En Tarannà estamos imbuidos por la filosofía del slow travelling, por el viaje tranquilo, el que no trata de sumar más lugares en menos tiempo, el que nos impregna de los paisajes y las gentes de los países que visitamos.
Lisboa es así, un slow travelling obligado.
Al atardecer, desde el Bairro Alto Hotel, uno de los más premiados de la ciudad, miembro de la prestigiosa marca The Leading Hotels of the World, descendemos por los límites de este barrio tan bohemio, del que lleva su nombre, hasta el Chiado, a dos pasos escasos. Vamos a nuestra cita con “uma bica” (un expreso) en A Brasileira.
Así, sentados al sol de primavera, nos llega el olor evocador de las máquinas de café y hacemos recuento de nuestros paseos por la ciudad: por este barrio resucitado tras el último incendio, por el Bairro Alto y su vida nocturna, por Belem, al que llegamos en ese vetusto tranvía aún en activo. Belem, donde sería imperdonable no entrar en aquel café, en el que nos sirvieron unos pastéis de nata con una copa de oporto viejo, una delicadeza gastronómica que se deshizo en nuestro paladar, evocando sensaciones difíciles de explicar.
Lisboa es también La plaza del Rossio, corazón de la ciudad, con sus calles peatonales donde escuchar furtivos fados, con ese viejo bar casi escondido, donde solo sirven ginginhas, dulce licor de cerezas.
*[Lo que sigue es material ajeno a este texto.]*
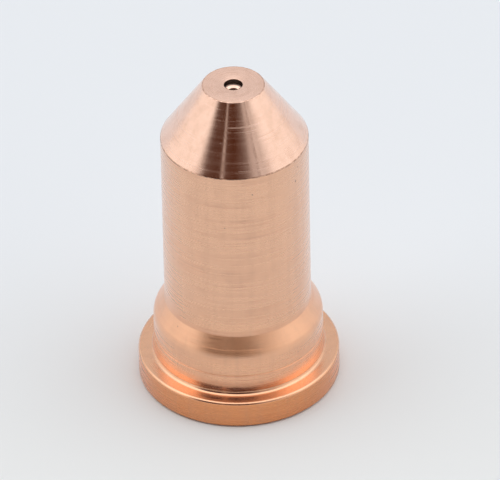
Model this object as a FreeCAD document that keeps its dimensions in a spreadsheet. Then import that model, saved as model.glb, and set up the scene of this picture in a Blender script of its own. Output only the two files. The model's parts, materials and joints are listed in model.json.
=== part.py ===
import FreeCAD, Part
import math
import os
import Sketcher

# Plasma torch nozzle: one piece, turned and drilled from copper bar. All sizes are millimetres.
# +Z is the torch's axis and points out of the tip. z = 0 is the flange's underside.
# The bar is turned to the outer section, the gas chamber is bored from below, and the orifice is
# drilled from the tip. The bores come from what sits in them plus a named clearance, and every
# outer radius is a wall or a step outside them.

NODE = "nozzle"

SIZES = [
    # alias, value, what it is
    ("overall_length", 34.6, "underside of the flange to the tip face"),
    # bores, from the parts that sit in them
    ("electrode_radius", 4.8, "front of the electrode, which stands in the chamber"),
    ("gas_gap", 0.5, "ring of plasma gas between electrode and bore"),
    ("gas_ring_radius", 6.75, "nose of the swirl ring, which the flange's recess centres"),
    ("ring_clearance", 0.05, "running room round the swirl ring"),
    ("ring_seat_depth", 2.6, "depth of the recess for the swirl ring"),
    ("chamber_half_angle", 40, "cone of the chamber's front, degrees from the axis"),
    ("chamber_end_radius", 1.5, "flat at the end of the chamber"),
    ("tip_wall", 3.45, "chamber's end to the tip face"),
    ("orifice_diameter", 1.1, "hole that throttles the arc"),
    ("counterbore_diameter", 1.85, "relief round the orifice's exit"),
    ("counterbore_depth", 0.6, "straight wall of that relief"),
    ("drill_point_angle", 118, "included angle of the relief's floor, degrees"),
    # outside, from the flange up
    ("flange_height", 2.93, "thickness of the flange"),
    ("flange_ledge", 1.52, "width that the retaining cap clamps"),
    ("land_step", 0.06, "guide land's radius beyond the neck's"),
    ("land_length", 2.25, "guide land, which centres the retaining cap"),
    ("neck_step", 1.145, "neck's radius beyond the body's"),
    ("neck_length", 2.25, "guide land to the flare's lower corner"),
    ("flare_half_angle", 33, "flare, degrees from the axis"),
    ("body_wall", 1.975, "wall of the long body"),
    ("nose_length", 6.2, "cone of the nose, along the axis"),
    ("tip_radius", 3.05, "flat tip face"),
    # edges
    ("flange_base_chamfer", 0.25, "underside edge of the flange"),
    ("flange_rim_round", 0.28, "top edge of the flange"),
    ("land_foot_fillet", 0.4, "corner between the land and the flange"),
    ("neck_top_round", 1.5, "edge between the neck and the flare"),
    ("body_foot_fillet", 0.25, "corner between the flare and the body"),
    ("nose_edge_break", 0.08, "edge between the body and the nose"),
    ("tip_edge_break", 0.12, "edge of the tip face"),
    ("mouth_chamfer", 0.3, "lead-ins of the ring seat and the bore"),
    ("throat_chamfer", 0.35, "lead-in from the chamber to the orifice"),
]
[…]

Y muy cerca, en una de sus esquinas, el Elevador do Carmo, una preciosa joya de ingeniería que nos llevó de los aledaños de la plaza, de nuevo hacia el Chiado. Allí se toma el 28, el tranvía estrella, el que nos llevó por los lugares más auténticos de Lisboa, entre el chirriar de sus ruedas y los movimientos envolventes que provocan sus cuestas y sus curvas.
Pero fue en otro barrio donde algo se trastocó en nuestro interior. Por las calles más olvidadas de la Alfama, entre los viejos bares, donde aún sirven su tazón de sopa de medio día a viejos pescadores, sentimos olores que nos llevaron a nuestra infancia, fragancias de barrio, vida vibrante de callejuelas que nos transportaron a los lugares que nos vieron correr de niños. Es asombroso que un olor provoque sensaciones y recuerdos olvidados, pero tan potentes y emocionantes.
En esos momentos recordamos las magdalenas de Marcel Proust, aquellas que con su sabor y su aroma desencadenaban, en uno de sus libros, una catarata de recuerdos infantiles. Como el olor de las calles de la Alfama, transportándonos súbitamente a esos otros olores de nuestra más tierna infancia.